An edited version of this interview originally aired on Spark (20/2/11). The full-length version is available through the Spark in the Summer podcast (31/7/11).
"The medium is the message."
Marshall McLuhan was an expert on media, technology and society. Well, it turns out that he's also something of a relationship expert. Indiana University professor of communication and culture Ilana Gershon believes that McLuhan's words are most true when discussing the world of romance. In today's tech-savvy, digitally oriented society, when it comes to break-ups, it's not why it's done, it's how.
Gershon's new book, The Breakup 2.0: Disconnecting over New Media, explores breaking up in a digital age. Today, a text message or Facebook status update can make or break a relationship. She interviewed hundreds of scorned lovers, those dumped in person, over the phone and simply blocked online, but every subject returned to the same theme: it wasn't that the break-up happened that bothered them. It was how.
Gershon admits that this theme surprised her, and when she first started asking about break-ups, she was looking for something a little more dramatic. "I thought I would get wonderful stories about infidelity, about people who were arguing until six in the morning or would not return their lover's or ex-lover's possessions," Gershon revealed to Spark host Nora Young. "Nothing of the sort. Everybody answered 'It was on Facebook. It was text.'"
What startled Gershon even more in her research was the role technology and social media also played in how one got over the relationship. Problems like associating a ring-tone with an ex-lover, ensuring that a Facebook profile reflected their newly "single" status, letting friends and family know that a relationship is over or even using "new media to disentangle" has become a major, and emotional, step in the break-up process.

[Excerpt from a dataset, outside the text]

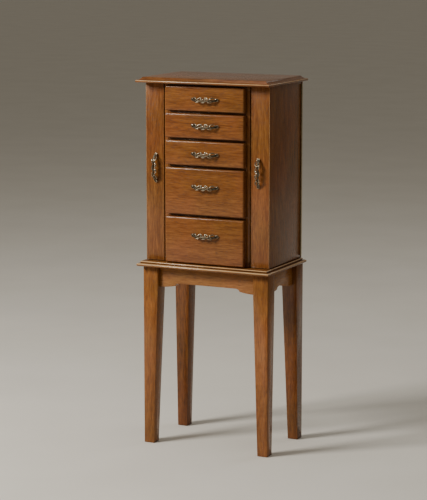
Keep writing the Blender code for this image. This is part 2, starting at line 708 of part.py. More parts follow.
def make_drawer(number, top_z, front_height, box_height, floor_level, pull_rise):
    """An overlay front with rounded edges, an open box behind it, and a pull."""
    bottom_z = top_z - front_height
    back_y = DOOR_FRONT_Y - GAP
    front_y = back_y - DRAWER_FRONT_THICKNESS
    pivot = add_pivot(f"drawer_{number}_slide", (0, back_y, (top_z + bottom_z) / 2))
    half = DRAWER_FRONT_WIDTH / 2
    radius = DRAWER_EDGE_RADIUS
    section = [(0, back_y - front_y)] + arc((radius, radius), radius, 180, 270, EDGE_STEPS)
    rings = []
    for inset, depth in section:
        xs = (-half + inset, half - inset)
        zs = (bottom_z + inset, top_z - inset)
        corners = ((xs[0], zs[0]), (xs[1], zs[0]), (xs[1], zs[1]), (xs[0], zs[1]))
        rings.append([(x, front_y + depth, z) for x, z in corners])
    add_object(f"drawer_{number}_front", loft(rings), WOOD, pivot, pivot.location, smooth=25)
    box_x = PARTITION_INNER_X - DRAWER_SIDE_CLEARANCE
    low = (-box_x, DOOR_FRONT_Y, floor_level)
    high = (box_x, DOOR_FRONT_Y + DRAWER_BOX_LENGTH, floor_level + box_height)
    box = open_box(low, high, DRAWER_WALL, DRAWER_FLOOR)
    add_object(f"drawer_{number}_box", box, INNER_WOOD, pivot, pivot.location)
    centre = (DRAWER_PULL_X, front_y - GAP, (top_z + bottom_z) / 2 + pull_rise)
    make_pull(f"drawer_{number}_pull", centre, (1, 0, 0), pivot)


def make_drawers():
    """Five drawers from the top down, each box just above the board it slides on."""
    floors = [level + BOARD / 2 for level in divider_levels()] + [CASE_BOTTOM_TOP_Z]
    top_z = DRAWER_FRONTS_TOP_Z
    for i, height in enumerate(DRAWER_FRONT_HEIGHTS):
        floor_level = floors[i] + DRAWER_FLOOR_CLEARANCE
        make_drawer(i + 1, top_z, height, DRAWER_BOX_HEIGHTS[i], floor_level, PULL_RISE[i])
        top_z -= height + DRAWER_FRONT_GAP


def main():
    """Builds the whole armoire in an empty scene."""
    for item in list(bpy.data.objects):
        bpy.data.objects.remove(item)
    make_stand()
    make_case()
    make_tray()
    make_lid()
    make_door("door_left", -1)
    make_door("door_right", 1)
    make_drawers()


main()
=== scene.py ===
"""Looks of the jewelry armoire: wood, cast pulls, hinges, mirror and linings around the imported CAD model.

Metres, +Z up, front towards -Y. Every place comes from the frame's own boxes.
"""

import json
import math
import random

import bmesh
import bpy
from mathutils import Matrix, Vector, noise

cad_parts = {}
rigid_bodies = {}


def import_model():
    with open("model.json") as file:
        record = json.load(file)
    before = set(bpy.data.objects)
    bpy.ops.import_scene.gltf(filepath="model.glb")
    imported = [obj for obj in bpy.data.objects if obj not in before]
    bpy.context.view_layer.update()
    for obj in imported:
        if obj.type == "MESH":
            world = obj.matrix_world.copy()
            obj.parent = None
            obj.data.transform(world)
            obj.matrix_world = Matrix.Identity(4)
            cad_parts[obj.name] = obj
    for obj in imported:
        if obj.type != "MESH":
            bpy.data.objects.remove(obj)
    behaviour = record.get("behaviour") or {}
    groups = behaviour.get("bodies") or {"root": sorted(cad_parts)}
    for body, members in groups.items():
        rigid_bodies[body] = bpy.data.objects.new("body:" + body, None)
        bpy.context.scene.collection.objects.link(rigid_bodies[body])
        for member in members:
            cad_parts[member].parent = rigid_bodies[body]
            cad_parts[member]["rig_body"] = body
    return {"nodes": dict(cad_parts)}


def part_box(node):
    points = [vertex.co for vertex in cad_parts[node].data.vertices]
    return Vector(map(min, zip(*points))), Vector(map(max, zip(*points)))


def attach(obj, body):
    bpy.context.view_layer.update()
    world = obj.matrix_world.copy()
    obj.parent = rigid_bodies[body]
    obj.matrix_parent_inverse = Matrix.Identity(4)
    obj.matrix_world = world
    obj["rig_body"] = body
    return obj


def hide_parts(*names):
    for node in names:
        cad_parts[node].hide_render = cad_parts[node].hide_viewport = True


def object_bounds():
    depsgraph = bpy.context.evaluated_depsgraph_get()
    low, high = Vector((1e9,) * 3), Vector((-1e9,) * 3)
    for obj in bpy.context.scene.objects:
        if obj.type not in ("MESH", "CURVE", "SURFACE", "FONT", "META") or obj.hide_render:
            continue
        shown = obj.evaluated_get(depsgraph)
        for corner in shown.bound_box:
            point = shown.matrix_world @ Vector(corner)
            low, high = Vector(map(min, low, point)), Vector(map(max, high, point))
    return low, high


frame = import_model()
CAD_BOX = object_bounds()
BODY_OF = {node: piece["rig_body"] for node, piece in frame["nodes"].items()}

MM = 0.001
WELD = 0.00001
DOORS = (("left", -1), ("right", 1))
DRAWERS = (1, 2, 3, 4, 5)
AXES = "XYZ"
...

But why do we place so much emotional weight on how someone breaks up with us? Gershon believes the answer to this is quite simple: new media is "new" and the accepted rules of what medium to use and when are still being figured out. Until someone takes charge and becomes the "Emily Post of new media," these situations are going to become increasingly complicated as more networks, platforms and technologies emerge.
Breaking up. No matter how many different ways it cab be done, it will always be hard to do.
Have you ever broken up through social media? Share your story in the comments below!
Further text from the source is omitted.